The second element involves the sense of the present use of the conclusion. Prof. Biggar suggests that shame at Britain’s imperial history is a negative emotion which should be counter-balanced by the positive quality of pride. ‘We British’, it is said, can take ‘pride at the Royal Navy’s century-long suppression of the Atlantic slave trade, for example’. Leaving aside the debate this claim has created about a ‘balance-sheet’ of good and evil acts of empire, my concern is the concept of ‘we British’. We are a nation enriched by the influx of Irish after the Potato Famine, Jews fleeing oppression from the end of the nineteenth century to the 1930s, passengers on the Windrush, post-War émigrés from the Indian subcontinent, Eastern Europeans who have taken up citizenship since 2000, as well as recent refugees from oppressive regimes. For a substantial proportion of ‘us British’, an imperial past has little relevance or, if it does, it is as the colonised rather than the coloniser. For them, the imposition of an identity that focuses on empire will alienate rather than embrace. To talk of ‘we British’ in a manner which assumes a monocultural tradition is, at best, woefully outdated.
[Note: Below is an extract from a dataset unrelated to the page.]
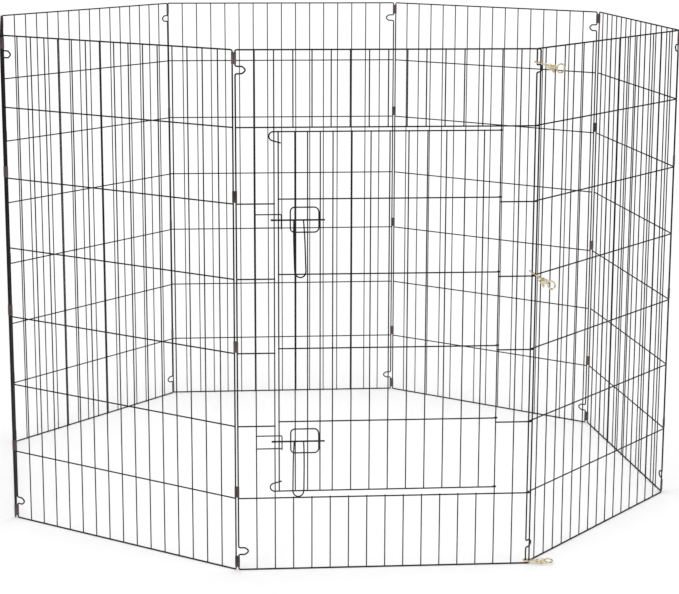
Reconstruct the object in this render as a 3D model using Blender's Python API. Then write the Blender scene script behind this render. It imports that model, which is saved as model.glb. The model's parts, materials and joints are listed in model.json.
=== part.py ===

Prof. Biggar, in response to the controversy, has stressed his right to freedom of speech. It is the case that academics should ask difficult questions and should not shy from saying what is not popular. There is, at the same time, for an intellectual who is trained in standards of evidential and logical reasoning, a responsibility to display those skills in debate, whatever the provocation to do otherwise. My fear is that this has not occurred in this case, that point-scoring has taken precedence over careful development of a valid point. Perhaps this is difficult to avoid when the quality of public debate at the moment is too often woeful. Academics have a duty to improve that, rather than to coarsen it further. We must suggest a solution, not be part of the problem.